Cahier critique 08/04/2020

“Le coup du berger” de Jacques Rivette

Nouvelle Vague, décollage imminent !

  • Si Le coup du berger est souvent présenté comme le premier film de la Nouvelle Vague (c'est-à-dire celui qui lance le passage des “Jeunes Turcs” des Cahiers du cinéma derrière la caméra), il n'est pas pour autant le premier coup d'essai de Jacques Rivette. En 1956, le cinéaste a déjà réalisé trois courts muets qu'il considère comme des “films d'apprentissage” : Les quatre coins (1949), Le quadrille (1950) et Le divertissement (1952). Cela explique sans doute la grande maîtrise qui apparaît dans Le coup du berger, film de pure mise en scène qui prend pour sujet la mise en scène elle-même et plus précisément l'idée qu'en a Rivette, plume incisive des Cahiers du cinéma (dont on retrouve une partie de la bande – Truffaut, Godard – à la fin du film). Comme l'indique le titre, il s'agit de suivre une stratégie utilisée aux échecs, mais encore faut-il parvenir à saisir qui en est l'auteur, c'est-à-dire qui est le maître du jeu qui va se dérouler sous nos yeux.

  • Seule une débutante peut s'y laisser prendre, à elle de jouer”, indique le narrateur tandis qu'une jeune bourgeoise fixe son foulard devant un miroir. Claire (Virginie Vitry) a l'air sûre de son jeu lorsqu'elle déclare à son mari (Étienne Loinod, alias Jacques Doniol-Valcroze) retrouver sa sœur alors qu'elle part rejoindre son amant (Jean-Claude Brialy). Elle ne sait pas encore qu'elle avance déjà les mauvais pions d'une partie qui ne fait que commencer et ressemble a priori à celle, prévisible, d'un vulgaire vaudeville. Son jeu devient plus ambitieux lorsque son amant lui offre une fourrure et que, ne pouvant concevoir de rapporter un tel cadeau chez elle, elle imagine un stratagème savant pour faire parvenir le manteau jusqu'à elle sans éveiller les soupçons de son mari.

  • Une inconnue demeure pendant une partie du film : contre qui joue Claire ? Son mari ou son amant ? À moins que son premier adversaire ne soit la mise en scène elle-même, qui semble toujours avoir un coup d'avance : la caméra de Rivette souligne l'assurance de la jeune femme, mais elle prend aussi régulièrement ses distances et dessine dans l'espace des perspectives intentionnelles, des lignes anticipatrices dont on ne saurait définir le sens.

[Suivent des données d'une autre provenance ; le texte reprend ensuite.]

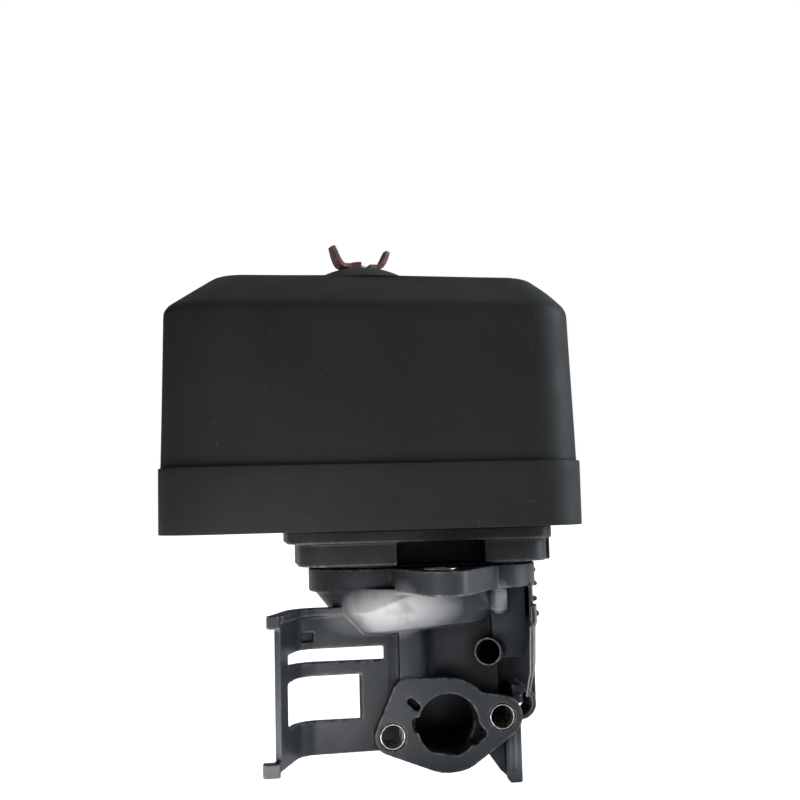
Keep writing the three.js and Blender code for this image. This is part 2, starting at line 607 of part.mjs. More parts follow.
// Smooth bend in plan from the front of the wing back to the front of the trunk.
function wingJoin() {
  const front = WING.y + WING.inner;
  const { x0, turn, mid, out } = WING_BEND;
  const end = WING.foot + WING_BEND.end;
  const plan = new THREE.Shape();
  plan.moveTo(WING.foot + x0, front);
  plan.lineTo(WING.foot, front);
  plan.quadraticCurveTo(WING.foot + turn, front, WING.foot + mid, (front + TRUNK.y0) / 2);
  plan.quadraticCurveTo(WING.foot + out, TRUNK.y0, end, TRUNK.y0);
  plan.lineTo(end, TRUNK.y0 + 2);
  plan.lineTo(WING.foot + x0, TRUNK.y0 + 2);
  plan.closePath();
  return plan;
}

function leftWing() {
  const through = ({ x0, x1, z0, z1 }) => box(x0, x1, WING_CUT_Y.y0, WING_CUT_Y.y1, z0, z1);
  const wall = prism(wingPlan(WING_THICK), WING_Z, WING_TOP_Z);
  const lip = WING_THICK + WING_LIP.out;
  const topLip = prism(wingPlan(lip, 0, WING_LIP.inside), WING_TOP_Z - WING_LIP.top, WING_TOP_Z);
  const footLip = prism(wingPlan(lip), WING_Z, WING_Z + WING_LIP.foot);
  const midPlan = wingPlan(WING_THICK + MID_LIP.out, MID_LIP.short);
  const midLip = prism(midPlan, SLOT.z0 - MID_LIP.high, SLOT.z0);
  const hooks = WING_HOOKS.map(({ x0, x1, z0, z1 }) => box(x0, x1, HOOK_Y.y0, HOOK_Y.y1, z0, z1));
  const bend = prism(wingJoin(), WING_Z, WING_TOP_Z - WING_BEND.below);
  const skin = prism(wingPlan(NICK.depth, 0, 1), NICK.z0, NICK.z1);
  return joined([wall, topLip, footLip, midLip, ...hooks, bend])
    .subtract(joined([through(SLOT), through(WINDOW), skin.intersect(through(NICK))]));
}

// Upright wall between two plan points.
function slantedWall({ front, back, z0, z1, lean }) {
  const points = [];
  for (const [x, y] of [front, back]) {
    for (const side of [-GUARD_THICK / 2, GUARD_THICK / 2]) {
      points.push(new THREE.Vector3(x + side - lean, y, z0));
      points.push(new THREE.Vector3(x + side, y, z1));
    }
  }
  return hull(points);
}

// Rolled lower edge of the guard: the right half of a round tube.
function curl() {
  const { x, z, radius, wall, y0, y1 } = CURL;
  const roll = bar([x, y0, z], [x, y1, z], radius, radius, 36);
  const inside = bar([x, y0 - 1, z], [x, y1 + 1, z], radius - wall, radius - wall, 36);
  const leftHalf = box(x - 2 * radius, x - 0.4, y0 - 1, y1 + 1, z - 2 * radius, z + 2 * radius);
  return roll.subtract(inside).subtract(leftHalf);
}

// Right guard: thin walls in steps from under the rim, a back wall and a rolled edge.
function rightGuard() {
  const block = ({ x0, x1, y0, y1, z0, z1 }) => box(x0, x1, y0, y1, z0, z1);
  const pips = BEADS.map(([x, y, z, r]) => solid(new THREE.SphereGeometry(r, 8, 6).translate(x, y, z)));
  const flat = [BACK_WALL, BUSH_PLATE, CURL_TAB, CURL_TIE].map(block);
  return joined([...GUARD_WALLS.map(slantedWall), ...flat, curl(), ...pips]);
}

function leg() {
  const { x0, x1, y0, y1, z0, z1, toe, toeHigh } = LEG;
  const upright = box(x0, x1, y0, y1, z0, z1);
  const foot = box(x0 + toe, x1, y0, y1, 0, toeHigh);
  const ribs = LEG_RIBS.xs.map((x) => (
    box(x0 + x, x0 + x + LEG_RIBS.wide, y0 - LEG_RIBS.ahead, y0 + 1, LEG_RIBS.z0, z1)));
  const web = new THREE.Shape(LEG_WEB.map(([x, z]) => new THREE.Vector2(x0 + x, z)));
  return joined([upright, foot, ...ribs, frontPrism(web, LEG_WEB_Y.y0, LEG_WEB_Y.y1)]);
}

// Boss for the centre stud, carried by a web across the intake.
function studBoss() {
  const { radius, z0, web, y0, y1 } = STUD_BOSS;
  return post(0, 0, radius, z0, RIM.z1).add(box(-web, web, y0, y1, z0, RIM.z1 - 1));
}

function elbow() {
  const duct = bar([PORT.x, FLANGE_Y + 1, PORT.z], [PORT.x, TRUNK.y0 + 1, PORT.z],
    PORT.bore + PORT.wall, PORT.bore + PORT.wall, 24);
  const [mouth, root] = breatherAxis(0);
  const spigot = bar(mouth, root, BREATHER.outer);
  const flap = box(REAR_FLAP.x0, REAR_FLAP.x1, REAR_FLAP.y0, REAR_FLAP.y1, REAR_FLAP.z0, REAR_FLAP.z1);
  const mass = [rim(), funnel(0), trunk(0, 0), duct, flange(), chamber(), spigot, leftWing(),
    rightGuard(), leg(), flap];
  const throat = prism(patch(INTAKE), RIM.z0 - 2, RIM.z1 + 1);
  const [beyond, inner] = breatherAxis(3);
  const drain = bar(beyond, inner, BREATHER.bore);
  const passage = [throat, funnel(ELBOW_WALL), trunk(ELBOW_WALL, 4), portCut(), chamberCavity(), drain];
  let body = joined(mass).subtract(joined(passage)).add(studBoss());
  body = body.subtract(post(0, 0, STUD_BORE, STUD_FOOT_Z - FIT, RIM.z1 + 1));
  for (const [x, y] of TRAY_SCREWS) {
    body = body.subtract(post(x, y, SCREW_HALF + FIT, SCREW_FOOT_Z - FIT, RIM.z1 + 1, 16));
  }
  body = body.subtract(post(STAY.x, STAY.y, STAY.hole + FIT, RIM.z0 - 4, RIM.z1 + 1));
  const end = FLANGE_Y + BUSH_DEPTH;
  for (const side of [-1, 1]) {
    const [x, z] = bushPlace(side);
    body = body.subtract(bar([x, FLANGE_Y - 1, z], [x, end + FIT, z], BUSH_OUT + FIT));
    body = body.subtract(bar([x, end - 1, z], [x, end + STUD_HOLE_BEYOND, z], BUSH_IN));
  }
  return body;
}

function flangeBush(side) {
  const [x, z] = bushPlace(side);
  const end = FLANGE_Y + BUSH_DEPTH;
  const sleeve = bar([x, FLANGE_Y + BUSH_PROUD, z], [x, end, z], BUSH_OUT);
  return sleeve.subtract(bar([x, FLANGE_Y - 1, z], [x, end + 1, z], BUSH_IN));
}

function stayBush() {
  const sleeve = tube(STAY.x, STAY.y, STAY.hole, STAY.bore, RIM.z0 + FIT, STAY.top);
  return sleeve.add(tube(STAY.x, STAY.y, STAY.flange, STAY.bore, RIM.z1 + FIT, STAY.top));
}

// ---------------------------------------------------------------- finishes and the assembly

const finish = (color, roughness, metalness) => ({ color, roughness, metalness });
const COVER_PLASTIC = finish(0x262725, 0.62, 0);
const TRAY_PLASTIC = finish(0x1d1f21, 0.5, 0);
const ELBOW_PLASTIC = finish(0x24272b, 0.42, 0);
const RUBBER = finish(0x151515, 0.8, 0);
const STEEL = finish(0xb9b6ae, 0.35, 1);
const COPPERED = finish(0x7a5f59, 0.45, 0.8);
const PAPER_FELT = finish(0xcbb98c, 0.9, 0);
const FOAM_GREY = finish(0x3b3d40, 1, 0);

const housing = new THREE.Group();

function place(name, body, look, turn = 0) {
  const mesh = new THREE.Mesh(geometryOf(body), new THREE.MeshStandardMaterial(look));
  mesh.name = name;
  mesh.rotation.z = turn;
  mesh.position.x = STUD_X;
  housing.add(mesh);
}

place('cover', cover(), COVER_PLASTIC);
place('cover_grommet', coverGrommet(), RUBBER);
place('cover_washer', washer(COVER_WASHER), STEEL);
place('cover_wing_nut', wingNut(COVER_NUT_Z), COPPERED, COVER_NUT_TURN);
place('centre_stud', post(0, 0, STUD_HALF, STUD_FOOT_Z, STUD_TOP_Z), STEEL);
place('stud_washer', washer(STUD_WASHER), STEEL);
place('stud_nut', hexNut(STUD_NUT), STEEL);
place('element_washer', washer(ELEMENT_WASHER), STEEL);
place('element_wing_nut', wingNut(ELEMENT_NUT_Z), COPPERED, ELEMENT_NUT_TURN);
place('element_top_cap', elementTopCap(), RUBBER);
place('element_paper', oblongRing(PAPER.out, PAPER.in, PAPER.z0, PAPER.z1), PAPER_FELT);
place('element_screen', elementScreen(), STEEL);
place('element_base_cap', oblongRing(CAP_HALF, BASE_CAP.in, BASE_CAP.z0, BASE_CAP.z1), RUBBER);
place('element_seal', oblongRing(SEAL.out, SEAL.in, SEAL.z0, SEAL.z1), RUBBER);
place('foam_sleeve', oblongRing(FOAM.out, FOAM.in, FOAM.z0, FOAM.z1), FOAM_GREY);
place('tray', tray(), TRAY_PLASTIC);
place('tray_gasket', trayGasket(), RUBBER);
TRAY_SCREWS.forEach((spot, i) => place(`tray_screw_${i + 1}`, trayScrew(spot), STEEL));
place('elbow', elbow(), ELBOW_PLASTIC);
place('flange_bush_left', flangeBush(-1), STEEL);
place('flange_bush_right', flangeBush(1), STEEL);
place('stay_bush', stayBush(), STEEL);

export default housing;
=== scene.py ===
"""Looks for the air filter housing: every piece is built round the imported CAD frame, in metres."""

import math

import bmesh
import bpy
import numpy as np
from mathutils import Matrix, Vector, noise


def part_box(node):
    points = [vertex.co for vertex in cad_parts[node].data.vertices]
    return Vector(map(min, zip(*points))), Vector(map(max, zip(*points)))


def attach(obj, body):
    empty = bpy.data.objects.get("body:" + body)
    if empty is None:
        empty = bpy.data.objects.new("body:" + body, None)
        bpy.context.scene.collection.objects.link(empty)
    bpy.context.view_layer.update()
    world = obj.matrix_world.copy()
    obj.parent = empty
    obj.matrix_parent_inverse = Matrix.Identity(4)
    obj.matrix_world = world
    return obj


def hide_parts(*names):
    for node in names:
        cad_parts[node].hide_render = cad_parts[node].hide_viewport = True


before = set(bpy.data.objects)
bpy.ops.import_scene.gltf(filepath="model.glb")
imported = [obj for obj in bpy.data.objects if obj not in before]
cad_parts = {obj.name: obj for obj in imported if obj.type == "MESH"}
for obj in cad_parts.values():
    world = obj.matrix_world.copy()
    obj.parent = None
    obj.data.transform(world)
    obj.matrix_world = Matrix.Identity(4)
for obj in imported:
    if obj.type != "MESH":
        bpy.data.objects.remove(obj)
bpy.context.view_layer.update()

MM = 0.001  # metres in a millimetre
FLAT = 1e-7  # the shortest length that anything is divided by
WELD = 0.002 * MM
CAD_WELD = 0.001 * MM


# ---------------------------------------------------------------- shader helpers

NOISE_ROUGHNESS = 0.55
SHADE_RAYS = 6
SPOT_CORE = 0.3  # share of a spot's reach at which it starts to fade
TURNED_ASIDE = 0.25
TURNED_TO = 0.75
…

C'est ce jeu trouble, caché derrière une clarté élégante et trompeuse, qui fait toute la saveur cruelle du Coup du berger et annonce l'œuvre du cinéaste à venir, son goût du complot, du secret, qui se déploiera par la suite sur un mode plus déambulatoire et labyrinthique.

  • La scène la plus “rivettienne” est la plus étrange du film (avant que tout ne s'éclaircisse) : le moment où Claire donne une veste à sa sœur venue lui rendre visite. De leur bref échange se dégagent un mystère et une confusion palpables qui contiennent déjà toute la singularité fascinante du cinéma de Rivette. Le coup du berger porte aussi l'empreinte de Claude Chabrol, producteur du film avec Pierre Braunberger, mais aussi co-scénariste avec Rivette et Charles Bitsch. C'est lui qui, en grand amateur du jeu d'échecs, trouva le titre du film, et quelque chose de l'esprit des Cousins (1959) semble déjà souffler dans le jeu de dupe et de manipulation mis en place. Présenté comme l'adaptation d'un fait divers, l'histoire du Coup du berger sera reprise dans un film d'Alfred Hitchcock tourné pour la télévision, Mrs. Bixby and the Colonel's Coat, adapté d'une nouvelle de Roald Dahl. 

    Amélie Dubois

  • Réalisation : Jacques Rivette. Scénario : Charles Bitsch, Claude Chabrol et Jacques Rivette.
    Image : Charles Bitsch et Robert Lachenay. Montage : Denise de Casabianca.
    Musique : François Couperin. Interprétation : Virginie Vitry, Anne Doat, 
    Étienne Loinod et Jean-Claude Brialy. Production : Les Films de la Pléiade.